I will not go gently into the night.

I take another step—and my vision turns bright green.

The sound that follows is growing familiar. Lightning.

Not just any lightning, either.

Marie’s lightning.

I’m half-ready to stab the origin of the skill when an even more familiar voice graces my ears.

“You do not know how much I gave up to be here,” Sierra grumbles. I don’t look, but I hear the intake of breath when she realizes my current state. “Evelyn…”

“I’m alive,” I say, finally swiveling my head to look at her, irrationally worried like she’ll disappear if I stare her head on.

It’s her. She’s really here.

She came back for me.

Sierra holds up her wrists, revealing two dull brass rings around each of them. They glow dimly with some magic that I can’t identify. “This probably means nothing to you, but… alright, it doesn’t. You need medical attention.”

“I don’t suppose your aunt will be willing to bring us back out?” I ask her.

Sierra laughs, a short, harsh sound with no humor to it. “Of course not. Trial by adversity, she claims.”

“Then—“

The tree cuts me off. Branches explode from the ground underneath us, crawling up our legs and pulling, trying to sink us under the muddy earth.

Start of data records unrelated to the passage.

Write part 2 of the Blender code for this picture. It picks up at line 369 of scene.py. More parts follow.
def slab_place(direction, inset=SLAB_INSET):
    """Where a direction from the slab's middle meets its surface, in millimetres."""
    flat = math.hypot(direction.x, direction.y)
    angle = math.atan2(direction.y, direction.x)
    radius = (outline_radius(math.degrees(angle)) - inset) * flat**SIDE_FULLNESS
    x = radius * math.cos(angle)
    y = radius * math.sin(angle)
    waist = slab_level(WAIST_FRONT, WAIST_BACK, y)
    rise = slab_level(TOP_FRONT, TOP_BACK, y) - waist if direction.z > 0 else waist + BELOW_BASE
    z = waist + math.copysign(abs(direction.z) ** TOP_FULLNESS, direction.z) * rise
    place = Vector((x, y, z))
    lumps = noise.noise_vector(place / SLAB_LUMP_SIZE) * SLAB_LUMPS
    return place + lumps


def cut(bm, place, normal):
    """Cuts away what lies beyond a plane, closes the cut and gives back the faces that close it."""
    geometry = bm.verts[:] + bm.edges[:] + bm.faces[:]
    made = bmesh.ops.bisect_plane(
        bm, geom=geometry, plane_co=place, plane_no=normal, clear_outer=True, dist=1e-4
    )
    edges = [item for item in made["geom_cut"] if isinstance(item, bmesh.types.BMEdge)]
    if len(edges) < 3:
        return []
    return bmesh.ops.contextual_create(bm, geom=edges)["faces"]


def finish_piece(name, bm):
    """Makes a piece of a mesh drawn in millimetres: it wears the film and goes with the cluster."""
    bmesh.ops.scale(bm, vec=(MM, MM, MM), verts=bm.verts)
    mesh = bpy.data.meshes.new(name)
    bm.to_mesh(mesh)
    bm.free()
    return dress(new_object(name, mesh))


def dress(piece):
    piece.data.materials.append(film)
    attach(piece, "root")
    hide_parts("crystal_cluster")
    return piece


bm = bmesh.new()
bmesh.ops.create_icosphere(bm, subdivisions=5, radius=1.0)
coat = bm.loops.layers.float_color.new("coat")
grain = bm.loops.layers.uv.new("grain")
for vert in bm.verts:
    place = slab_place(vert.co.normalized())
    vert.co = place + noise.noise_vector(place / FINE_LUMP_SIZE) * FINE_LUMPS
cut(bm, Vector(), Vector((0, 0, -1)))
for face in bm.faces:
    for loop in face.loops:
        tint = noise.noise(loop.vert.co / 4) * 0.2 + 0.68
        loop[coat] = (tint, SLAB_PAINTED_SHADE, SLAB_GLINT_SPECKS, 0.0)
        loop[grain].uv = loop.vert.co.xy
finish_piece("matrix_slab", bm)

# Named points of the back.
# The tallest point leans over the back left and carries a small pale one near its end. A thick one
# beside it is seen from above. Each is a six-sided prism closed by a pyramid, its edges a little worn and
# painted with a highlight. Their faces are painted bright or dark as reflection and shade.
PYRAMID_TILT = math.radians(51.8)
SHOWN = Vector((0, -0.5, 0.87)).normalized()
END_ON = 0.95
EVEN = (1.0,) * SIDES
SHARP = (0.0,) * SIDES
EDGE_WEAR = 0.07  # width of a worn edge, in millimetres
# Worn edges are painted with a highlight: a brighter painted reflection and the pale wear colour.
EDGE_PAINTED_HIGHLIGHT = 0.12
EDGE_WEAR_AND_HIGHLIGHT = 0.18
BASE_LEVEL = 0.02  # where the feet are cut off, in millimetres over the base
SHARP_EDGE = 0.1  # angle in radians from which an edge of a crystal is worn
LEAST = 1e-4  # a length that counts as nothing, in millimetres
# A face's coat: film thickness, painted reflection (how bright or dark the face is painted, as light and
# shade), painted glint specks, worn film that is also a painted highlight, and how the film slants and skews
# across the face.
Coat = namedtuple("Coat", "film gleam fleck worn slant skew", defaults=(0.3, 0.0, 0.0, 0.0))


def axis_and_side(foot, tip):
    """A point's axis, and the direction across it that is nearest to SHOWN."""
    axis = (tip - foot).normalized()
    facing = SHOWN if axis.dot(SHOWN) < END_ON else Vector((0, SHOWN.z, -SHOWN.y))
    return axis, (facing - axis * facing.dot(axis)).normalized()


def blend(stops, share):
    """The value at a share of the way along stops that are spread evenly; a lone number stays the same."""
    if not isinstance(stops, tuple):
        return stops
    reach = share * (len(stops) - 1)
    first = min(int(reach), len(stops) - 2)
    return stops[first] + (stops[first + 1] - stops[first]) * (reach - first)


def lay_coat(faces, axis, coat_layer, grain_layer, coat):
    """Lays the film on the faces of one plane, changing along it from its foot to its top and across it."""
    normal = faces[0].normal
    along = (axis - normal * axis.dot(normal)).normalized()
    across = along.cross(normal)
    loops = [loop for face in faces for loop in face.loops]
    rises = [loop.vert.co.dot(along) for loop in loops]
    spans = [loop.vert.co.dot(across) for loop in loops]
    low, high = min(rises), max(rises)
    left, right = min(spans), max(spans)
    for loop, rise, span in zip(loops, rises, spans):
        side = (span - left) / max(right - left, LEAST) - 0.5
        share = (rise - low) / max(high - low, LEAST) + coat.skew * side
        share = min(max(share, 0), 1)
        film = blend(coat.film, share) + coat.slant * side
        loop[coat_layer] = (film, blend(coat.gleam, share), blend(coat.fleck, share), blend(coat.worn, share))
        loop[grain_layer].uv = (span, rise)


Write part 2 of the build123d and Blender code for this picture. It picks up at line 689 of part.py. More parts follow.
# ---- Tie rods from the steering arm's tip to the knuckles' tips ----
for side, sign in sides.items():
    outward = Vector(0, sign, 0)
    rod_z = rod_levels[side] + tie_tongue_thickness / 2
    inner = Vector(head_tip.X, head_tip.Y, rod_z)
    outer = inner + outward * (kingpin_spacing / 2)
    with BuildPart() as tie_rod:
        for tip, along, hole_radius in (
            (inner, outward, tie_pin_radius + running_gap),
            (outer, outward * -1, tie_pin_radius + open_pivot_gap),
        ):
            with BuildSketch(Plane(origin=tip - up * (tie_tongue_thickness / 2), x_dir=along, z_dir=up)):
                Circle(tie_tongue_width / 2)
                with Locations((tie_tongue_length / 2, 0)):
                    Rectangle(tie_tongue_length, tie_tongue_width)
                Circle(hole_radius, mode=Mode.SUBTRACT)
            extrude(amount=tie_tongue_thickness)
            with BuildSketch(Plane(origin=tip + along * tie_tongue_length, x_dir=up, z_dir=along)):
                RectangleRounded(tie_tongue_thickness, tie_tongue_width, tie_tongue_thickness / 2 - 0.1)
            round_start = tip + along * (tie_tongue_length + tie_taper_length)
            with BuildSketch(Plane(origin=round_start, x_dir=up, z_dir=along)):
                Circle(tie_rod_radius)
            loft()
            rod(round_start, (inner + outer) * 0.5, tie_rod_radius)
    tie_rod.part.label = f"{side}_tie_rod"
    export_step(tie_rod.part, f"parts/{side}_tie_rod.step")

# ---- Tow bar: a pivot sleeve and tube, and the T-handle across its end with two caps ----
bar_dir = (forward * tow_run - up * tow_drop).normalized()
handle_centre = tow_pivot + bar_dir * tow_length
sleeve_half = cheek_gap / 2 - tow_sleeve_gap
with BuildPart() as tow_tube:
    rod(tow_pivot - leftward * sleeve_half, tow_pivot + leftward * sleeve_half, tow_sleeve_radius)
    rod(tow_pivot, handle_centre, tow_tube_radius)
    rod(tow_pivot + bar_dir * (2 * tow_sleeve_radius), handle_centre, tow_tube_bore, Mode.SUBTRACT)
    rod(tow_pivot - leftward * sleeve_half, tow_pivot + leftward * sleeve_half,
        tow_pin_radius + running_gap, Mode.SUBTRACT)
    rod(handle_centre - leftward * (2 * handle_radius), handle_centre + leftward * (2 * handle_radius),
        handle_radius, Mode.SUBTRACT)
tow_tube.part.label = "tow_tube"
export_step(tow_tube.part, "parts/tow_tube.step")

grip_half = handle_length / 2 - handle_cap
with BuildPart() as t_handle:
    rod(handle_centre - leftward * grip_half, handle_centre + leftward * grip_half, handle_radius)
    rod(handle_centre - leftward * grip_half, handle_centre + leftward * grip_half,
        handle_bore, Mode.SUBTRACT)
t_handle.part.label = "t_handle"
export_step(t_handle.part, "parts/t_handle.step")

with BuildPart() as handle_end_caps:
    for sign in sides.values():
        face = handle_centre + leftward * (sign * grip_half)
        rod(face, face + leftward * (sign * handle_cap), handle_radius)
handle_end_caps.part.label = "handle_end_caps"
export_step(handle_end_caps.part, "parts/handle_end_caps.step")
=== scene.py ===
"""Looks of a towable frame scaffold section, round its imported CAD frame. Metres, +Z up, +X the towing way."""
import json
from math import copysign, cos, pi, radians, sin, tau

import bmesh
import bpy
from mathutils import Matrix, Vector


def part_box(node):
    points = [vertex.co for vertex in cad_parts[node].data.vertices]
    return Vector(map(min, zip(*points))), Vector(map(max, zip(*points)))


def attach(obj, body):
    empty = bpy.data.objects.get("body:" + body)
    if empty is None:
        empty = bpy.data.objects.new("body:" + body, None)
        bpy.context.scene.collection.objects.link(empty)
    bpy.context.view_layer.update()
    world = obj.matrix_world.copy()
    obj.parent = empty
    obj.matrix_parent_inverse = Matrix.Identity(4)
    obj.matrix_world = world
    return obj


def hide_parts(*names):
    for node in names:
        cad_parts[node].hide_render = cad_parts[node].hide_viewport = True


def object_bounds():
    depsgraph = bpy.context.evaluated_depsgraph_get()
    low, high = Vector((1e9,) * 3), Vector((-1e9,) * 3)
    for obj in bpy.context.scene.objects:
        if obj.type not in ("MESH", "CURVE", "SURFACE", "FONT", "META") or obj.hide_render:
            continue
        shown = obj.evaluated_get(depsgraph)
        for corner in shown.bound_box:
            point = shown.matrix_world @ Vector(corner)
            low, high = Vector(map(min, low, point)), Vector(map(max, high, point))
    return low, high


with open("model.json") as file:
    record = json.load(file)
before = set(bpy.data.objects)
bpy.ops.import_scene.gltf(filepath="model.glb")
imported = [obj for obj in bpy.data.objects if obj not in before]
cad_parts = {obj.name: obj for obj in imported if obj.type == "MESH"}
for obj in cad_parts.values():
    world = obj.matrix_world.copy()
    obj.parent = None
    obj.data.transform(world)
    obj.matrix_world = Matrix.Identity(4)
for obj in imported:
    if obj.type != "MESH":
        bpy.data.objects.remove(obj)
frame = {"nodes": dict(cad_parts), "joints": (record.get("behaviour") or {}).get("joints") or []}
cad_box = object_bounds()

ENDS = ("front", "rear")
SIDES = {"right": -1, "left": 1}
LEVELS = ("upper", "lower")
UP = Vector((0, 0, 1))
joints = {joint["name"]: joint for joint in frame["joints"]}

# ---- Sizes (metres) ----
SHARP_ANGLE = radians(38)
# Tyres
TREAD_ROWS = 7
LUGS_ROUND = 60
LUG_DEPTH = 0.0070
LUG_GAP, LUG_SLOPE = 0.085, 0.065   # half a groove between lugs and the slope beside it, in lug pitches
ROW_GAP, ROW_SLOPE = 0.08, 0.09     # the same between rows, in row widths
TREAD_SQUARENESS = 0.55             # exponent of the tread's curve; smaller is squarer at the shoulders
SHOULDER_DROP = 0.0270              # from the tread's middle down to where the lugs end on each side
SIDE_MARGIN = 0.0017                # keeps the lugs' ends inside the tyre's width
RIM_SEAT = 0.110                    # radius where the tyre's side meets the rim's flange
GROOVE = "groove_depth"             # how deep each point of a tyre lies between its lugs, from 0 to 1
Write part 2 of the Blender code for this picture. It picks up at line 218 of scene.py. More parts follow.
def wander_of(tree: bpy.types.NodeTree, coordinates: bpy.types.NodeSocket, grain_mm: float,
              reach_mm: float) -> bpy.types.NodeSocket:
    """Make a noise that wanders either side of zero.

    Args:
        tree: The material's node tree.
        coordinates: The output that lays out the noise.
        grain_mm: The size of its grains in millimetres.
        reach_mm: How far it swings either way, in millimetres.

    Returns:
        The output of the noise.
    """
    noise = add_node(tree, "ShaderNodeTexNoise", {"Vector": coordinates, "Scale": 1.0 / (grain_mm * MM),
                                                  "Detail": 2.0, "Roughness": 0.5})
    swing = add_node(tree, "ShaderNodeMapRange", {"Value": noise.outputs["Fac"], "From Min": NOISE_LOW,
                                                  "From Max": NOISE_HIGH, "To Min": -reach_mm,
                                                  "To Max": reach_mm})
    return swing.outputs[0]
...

Sierra reacts instantly. Blue magic surges forth from her hands, and the sheer force of her spell shatters the wood holding onto us. A platform forms under us, and we rise together, avoiding the initial onslaught.

She’s looked better. Sierra looks like she hasn’t slept in days, though I know for a fact she was passed out just minutes ago. Her fancy clothes are muddy and torn, and she’s bleeding.

And she’s the most beautiful thing I’ve ever seen.

“I need to kill the tree,” I tell her.

“Then let’s get you to it,” she says, not even bothering to suggest the idea of running. She knows me well enough by now to know that’ll just be a waste of breath.

Sure, I would’ve preferred to evacuate moments ago, but with Sierra on my side, I stand a chance. I still have a fiery package I’d like to deliver.

“Can you break open a path?” I ask. “I can’t attack from range. My skill’s run out of power.”

Sierra raises an eyebrow, then chuckles. “Of course you’d set yourself on fire. Of course.”

“Can you do it?”

“Of course I can,” she says. “I’ll carve you a way.”

She brings her hands together, taking in a deep breath and closing her eyes. Blue light surrounds her as she inhales, coalescing behind one of her closed eyelids.

“Ah, gods damn it all,” she curses, whispering just quietly enough that I don’t think she intends for me to hear it. “Why’d you have to go and steal my heart?”

When she opens her eyes, one is bright blue, reflecting the magic she’s been wielding.

The other is the crimson of a raging fire.

“Magic is about balance,” she says, her voice ever so slightly unstable, as if any moment she might break down into crazed fervor. “I showed you the Blue Mage. The give and the take. Now, though I’ll pay for it, I’ll show you another way. Light balancing dark, water balancing fire. Polar opposites.

She raises her left hand, and twin streams of pure darkness and blinding white light explode forward, annihilating everything in their path.

“Behold,” she says with a sense of finality, “Sierra Jade, the Red Mage.”